Massacro di donne e chiacchiere istituzionali. Il
fenomeno della violenza sulle donne è molto complesso e richiede interventi
alla radice, facendo capire il concetto fondamentale di non fare agli altri ciò
che gli altri non vorresti facessero a te. L’importante è non abbassare la
guardia e non togliere i riflettori sui tanti fatti criminali di cronaca che
mietono molte vittime a livello fisico, psicologico e morale. Ai tanti violenti
occorrerebbe riservare la stessa violenza per far capire cosa si prova e denunciarli
pubblicamente per farli riflettere sul loro comportamento disdicevole al di
fuori delle regole del buon vivere civile, umano e cristiano; ma, poi, si
combatterebbe la violenza usando violenza. Però, quando ci vuole, ci vuole con
i sordi di comprendonio! La
punizione dovrebbe avere - in teoria - lo scopo educativo, se servisse a
qualcosa; altrimenti, il monito “occhio per occhio e dente per dente” è
contemplato anche nelle Sacre Scritture. Le mele marce non possono convivere
con quelle sane; l’emulazione verso il basso costa meno fatica e trova più
seguaci, pronti a copiarsi a vicenda. Se poi ci mettiamo i controlli e le
punizioni all’acqua di rose questi sistemi non sono dissuasori convincenti a farli
rientrare nei ranghi del buon vivere civile e rispettoso della vita umana e
della dignità della persona. L’educazione
è importante, ma tra la teoria e la pratica c’è un abisso. L’emulazione,
purtroppo, è una causa; le pene spesso non sono adeguate e non sono un
deterrente molto persuasivo. Bisognerebbe lavorare sulla prevenzione e spegnere
sul nascere ogni piccolo focolaio e vigilare su certi comportamenti, magari
insignificanti all’inizio, ma che, poi, risulteranno determinanti su un incipit
della violenza. Anche le parole offensive e a sproposito sono armi micidiali e
possono uccidere nel morale fino a togliere la dignità e a far sentire un verme
la vittima di turno. L’atto
violento non è mai subitaneo, si perpetua nel tempo; all’inizio si dà poca
importanza al fenomeno e si pensa a una piccola mancanza di rispetto e si
giudica involontaria o passeggera. Magari si chiede scusa alla prima mancanza
di rispetto, ma poi le offese diventano un’abitudine e quelle scuse non vengono
più pronunciate. A questo punto, ormai la vittima è in balia dell’offensore e
non le resta che correre ai ripari, se pur tardivi. Col
senno di poi, è proprio da lì che bisognerebbe partire e soffocare così sul
nascere l’inizio della violenza. L’uomo diventa irascibile, possessivo e geloso
e tratta la donna come una sua proprietà: si instaura una tensione palpabile.
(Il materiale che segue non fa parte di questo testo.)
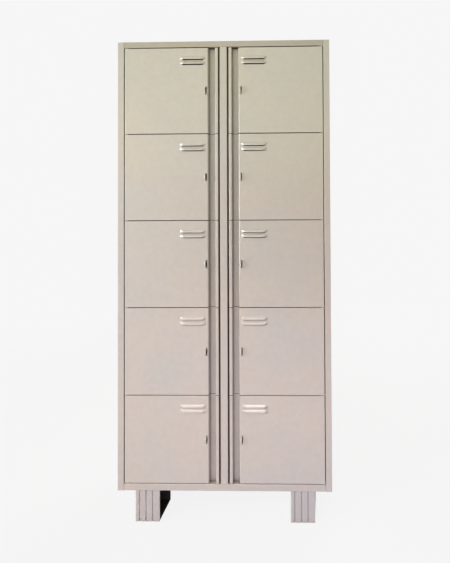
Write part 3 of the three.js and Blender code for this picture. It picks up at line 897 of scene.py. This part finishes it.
leg, bolt = leg_shape(), bolt_shape()
for corner in CORNERS:
    low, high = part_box(f"leg_{corner}")
    x, y = (low.x + high.x) / 2, (low.y + high.y) / 2
    turn = math.pi if corner.startswith("rear") else 0.0
    piece(f"foot_{corner}", moved(leg, x, y, turn=turn), LOCKER, "leg_enamel", f"leg_{corner}")
    piece(f"bolt_{corner}", moved(bolt, x, y), LOCKER, "plated_steel", f"leg_bolt_{corner}")

# CAD sheets whose shape is right keep it and take the enamel
for name in ("back_panel", "centre_partition"):
    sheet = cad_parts[name]
    sheet.data.materials.clear()
    sheet.data.materials.append(MATERIALS["carcass_enamel"])


# Floor and world

def pale_when_seen(tree, seen, lit):
    """Mixes a plain pale look for camera, glossy and transmission rays with what the other rays meet."""
    path = node(tree, "LightPath").outputs
    straight = calculated(tree, "MAXIMUM", path["Is Camera Ray"], path["Is Glossy Ray"])
    factor = calculated(tree, "MAXIMUM", straight, path["Is Transmission Ray"])
    return node(tree, "MixShader", {"Fac": factor, 1: lit, 2: seen}).outputs["Shader"]


def background(tree, color, strength):
    return node(tree, "Background", {"Color": color, "Strength": strength}).outputs["Background"]


def soft_lobe(tree, direction, strength, color):
    """Soft light that falls off to nothing a quarter turn away from its direction."""
    view = node(tree, "TexCoord").outputs["Generated"]
    inputs = {0: view, 1: Vector(direction).normalized()}
    along = node(tree, "VectorMath", inputs, operation="DOT_PRODUCT").outputs["Value"]
    fall = calculated(tree, "POWER", calculated(tree, "MAXIMUM", along, 0.0), 2.0)
    return background(tree, color, calculated(tree, "MULTIPLY", fall, strength))


ground = placed("ground", box(-GROUND_HALF, GROUND_HALF, -GROUND_HALF, GROUND_HALF, -GROUND_DEPTH, 0))
floor_material, tree = new_tree("ground")
lit_floor = node(tree, "BsdfDiffuse", {"Color": linear(*GROUND_COLOR)}).outputs["BSDF"]
white_floor = node(tree, "BsdfDiffuse", {"Color": (1.0, 1.0, 1.0, 1.0)}).outputs["BSDF"]
glow = node(tree, "Emission", {"Color": linear(*PALE), "Strength": 1.0}).outputs["Emission"]
position = node(tree, "NewGeometry").outputs["Position"]
away = node(tree, "VectorMath", {0: position}, operation="LENGTH").outputs["Value"]
veil = ranged(tree, away, FADE_START, FADE_END, NEAR_VEIL, 1.0)
veiled = node(tree, "MixShader", {"Fac": veil, 1: white_floor, 2: glow}).outputs["Shader"]
node(tree, "OutputMaterial", {"Surface": pale_when_seen(tree, veiled, lit_floor)})
ground.data.materials.append(floor_material)

world = bpy.data.worlds.new("studio")
bpy.context.scene.world = world
world.use_nodes = True
tree = world.node_tree
tree.nodes.clear()
seen = background(tree, linear(*PALE), 1.0)
window_side = soft_lobe(tree, (-0.85, -0.5, 0.0), 1.15, (1.0, 0.94, 0.76, 1.0))
far_side = soft_lobe(tree, (0.85, 0.6, 0.2), 0.5, (1.0, 0.96, 0.9, 1.0))
even = background(tree, (1.0, 0.93, 0.8, 1.0), 0.15)
lobes = node(tree, "AddShader", {0: window_side, 1: far_side}).outputs["Shader"]
lit = node(tree, "AddShader", {0: lobes, 1: even}).outputs["Shader"]
node(tree, "OutputWorld", {"Surface": pale_when_seen(tree, seen, lit)})


# Lamps and camera

def lamp(name, place, target, size, power, color, spread=180, is_mirrored=True, is_glint=False):
    """Area light. One that isn't mirrored gives no highlights, and a glint gives nothing else."""
    light = bpy.data.lights.new(name, "AREA")
    light.spread = math.radians(spread)
    light.shape = "RECTANGLE"
    light.size, light.size_y = size
    light.energy = power
    light.color = color
    obj = placed(name, light)
    obj.location = place
    obj.rotation_euler = (Vector(target) - Vector(place)).to_track_quat("-Z", "Y").to_euler()
    obj.visible_glossy = is_mirrored
    obj.visible_diffuse = not is_glint


lamp("key", (-3.9, -2.5, 1.5), (0, front, 1.1), (2.6, 2.4), 143, (0.81, 0.83, 0.91))
lamp("low", (0.45, -1.6, 0.25), (0.1, front, 0.25), (2.2, 0.3), 4.1, (0.67, 0.64, 1.0),
     spread=110, is_mirrored=False)
lamp("high", (0.3, -1.7, 1.75), (0, front, 1.95), (1.6, 0.5), 1.3, (0.8, 1.0, 0.7),
     spread=60, is_mirrored=False)
lamp("upper", (-0.55, -2.6, 2.9), (-0.1, front, 0.6), (1.6, 0.7), 2.0, (0.98, 0.95, 1.0), spread=44)
lamp("glint", (-3.3, -2.2, 1.6), (0, front, 1.1), (1.9, 2.5), 105, (0.95, 0.97, 1.0), is_glint=True)
lamp("rear", (1.5, 3.2, 3.0), (0, 0, 1.1), (2.0, 2.0), 85, (1.0, 1.0, 1.0), is_mirrored=False)

camera_data = bpy.data.cameras.new("camera")
camera_data.lens = CAMERA_LENS
camera_data.sensor_width = CAMERA_SENSOR
camera_data.shift_x, camera_data.shift_y = CAMERA_SHIFT
camera_data.clip_start = CAMERA_CLIP
camera = placed("camera", camera_data)
camera.location = (CAMERA_X, front - CAMERA_DISTANCE, CAMERA_HEIGHT)
yaw = Matrix.Rotation(math.radians(CAMERA_YAW), 3, "Z")
pitch = Matrix.Rotation(math.radians(CAMERA_PITCH), 3, "X")
roll = Matrix.Rotation(math.radians(CAMERA_ROLL), 3, "Z")
camera.rotation_euler = (yaw @ pitch @ roll).to_euler()
bpy.context.scene.camera = camera
bpy.context.scene.view_settings.view_transform = "Standard"
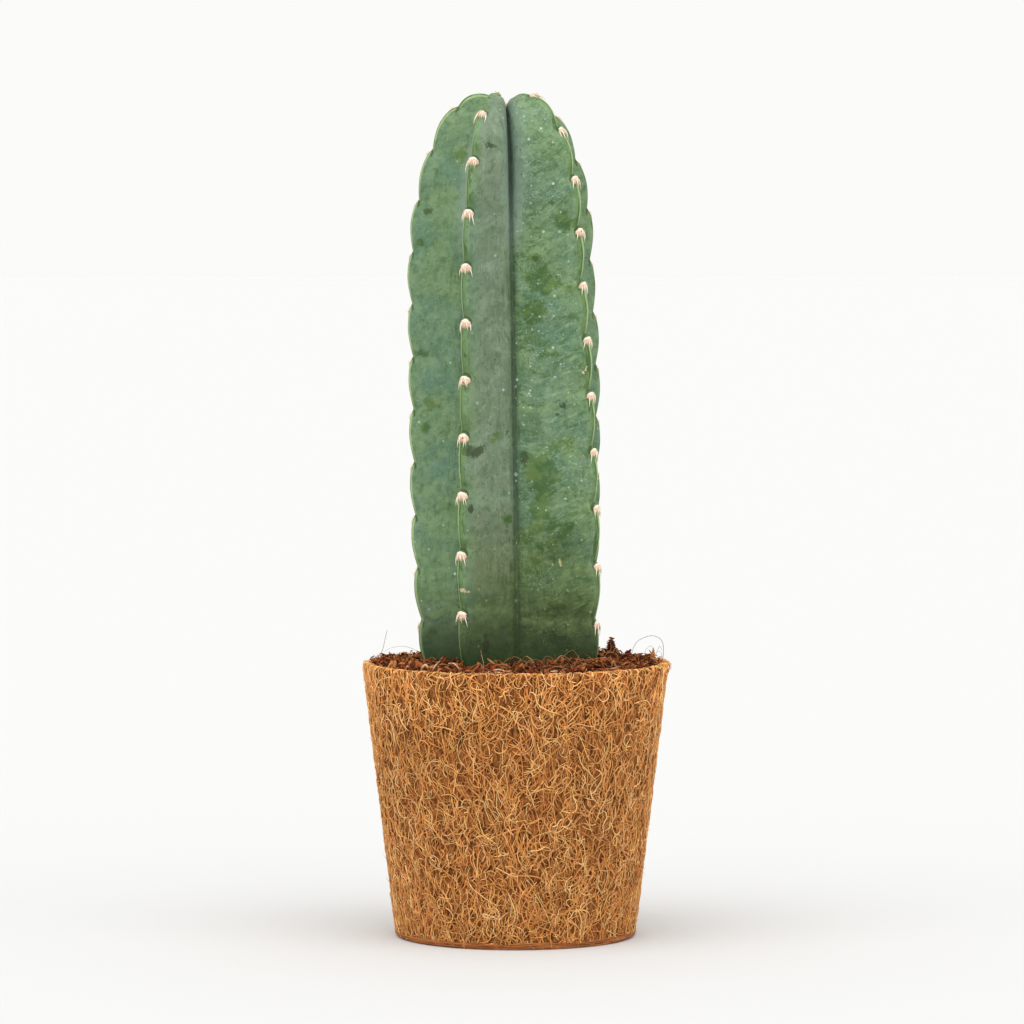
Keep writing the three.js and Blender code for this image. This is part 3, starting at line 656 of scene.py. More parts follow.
def copies(shapes, faces, frames, places):
    """Shapes set down one at each place: a point is the sum of its frame's three directions, each
    times one of its coordinates, added to the place."""
    points = np.einsum("mkj,mji->mki", shapes, frames) + places[:, None]
    shift = np.arange(len(places)) * shapes.shape[1]
    repeated = [(group + shift[:, None, None]).reshape(-1, group.shape[1]) for group in faces]
    return points.reshape(-1, 3), repeated


def round_angles(count):
    """Angles spaced evenly round a full turn."""
    return 2 * math.pi * np.arange(count) / count


def unit(ways):
    """Directions brought to a length of one."""
    return ways / np.maximum(np.linalg.norm(ways, axis=-1, keepdims=True), 1e-9)


def strands(paths, radius, sides=3):
    """Round tubes along many paths at once. Round each point of a path stands a ring, square to
    the path, and the first and last rings are closed by a face. Returns the points and faces."""
    ahead = unit(np.gradient(paths, axis=1))
    chord = paths[:, -1] - paths[:, 0]
    reference = np.where(np.abs(chord[:, 2:3]) > np.linalg.norm(chord[:, :2], axis=1, keepdims=True),
                         [[1.0, 0.3, 0]], [[0, 0.2, 1.0]])
    side = unit(np.cross(ahead, reference[:, None]))
    other = np.cross(side, ahead)
    turn = round_angles(sides)
    ring = np.cos(turn)[:, None] * side[:, :, None] + np.sin(turn)[:, None] * other[:, :, None]
    points = paths[:, :, None] + ring * radius[:, :, None, None]
    index = np.arange(points[..., 0].size).reshape(points.shape[:3])
    here, after = index[:, :-1], index[:, 1:]
    walls = np.stack([here, after, np.roll(after, -1, 2), np.roll(here, -1, 2)], -1)
    ends = np.concatenate([index[:, 0], index[:, -1, ::-1]])
    return points.reshape(-1, 3), [walls.reshape(-1, 4), ends]


def on_areoles(path, radius, sides=3):
    """Tubes along paths given in the areoles' own frames, the same number to each areole."""
    owner = np.repeat(np.arange(len(AREOLE_PLACE)), len(path) // len(AREOLE_PLACE))
    path = path * AREOLE_SCALE[owner][:, None, None]
    path = np.einsum("mkj,mji->mki", path, AREOLE_FRAME[owner]) + AREOLE_PLACE[owner][:, None]
    return strands(path, radius, sides)


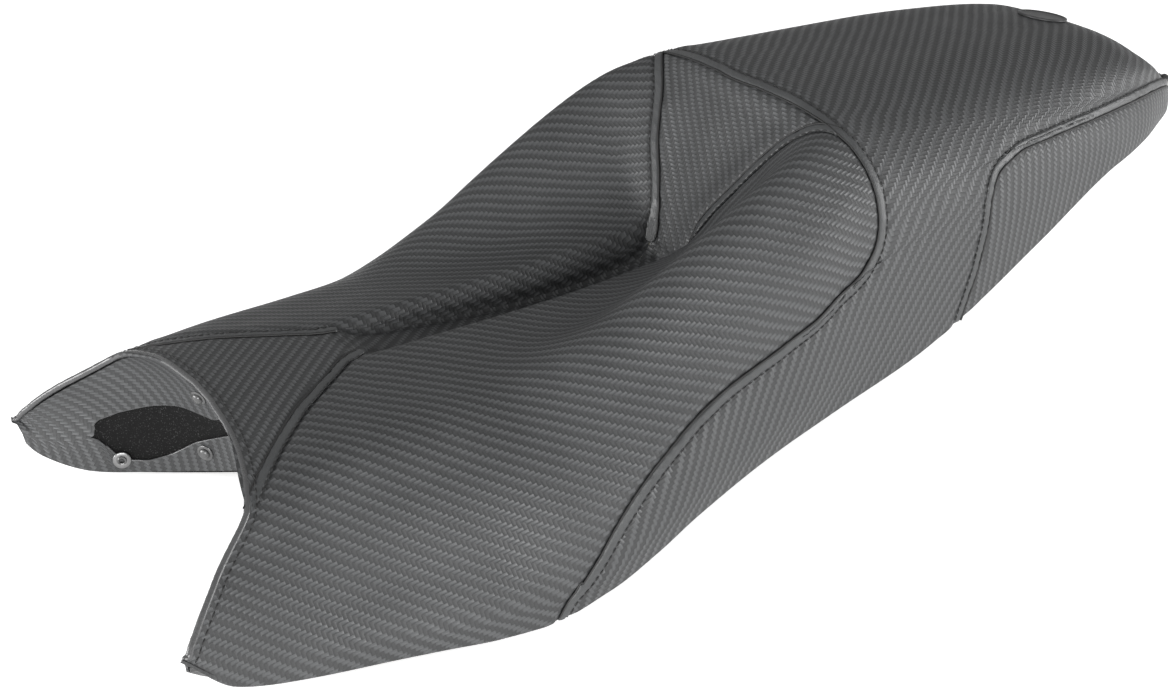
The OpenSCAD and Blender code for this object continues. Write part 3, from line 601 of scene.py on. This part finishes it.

La donna si sente controllata attraverso la limitazione della libertà. L’uomo rompe
gli oggetti di casa e il timbro della voce non è più dolce; cominciano gli
spintoni e si torcono le braccia per far capire chi comanda e chi ubbidisce.
Poi, egli passa a chiedere perdono, ma è solo un momento passeggero come una
tregua. I veri guai cominciano quando la donna decide di interrompere il
rapporto amoroso; l’uomo perde la testa e la sopprime perché non vuole
perderla: dev’essere solo sua o di nessuno! Comunque le donne non sono lasciate sole quando hanno
il coraggio di denunciare la violenza; non mancano i centri antiviolenza; ci
sono il telefono rosa e il supporto delle forze dell’ordine, pronte a
intervenire. Ma spesso la paura è un deterrente a non denunciare il violento,
sapendo che i tempi della giustizia sono molto lunghi e quegli uomini che
dovrebbero essere da tutt’altra parte spesso incrociano la strada delle vittime
designate e l’incontro non è mai pacifico. Chiudo con una frase che fa molto
riflettere: “Chi ha paura della violenza non denuncia e muore tutti i giorni
o la sua vita continua in un inferno; chi non ha paura della violenza denuncia
e non muore mai o gli cambia la qualità della vita”.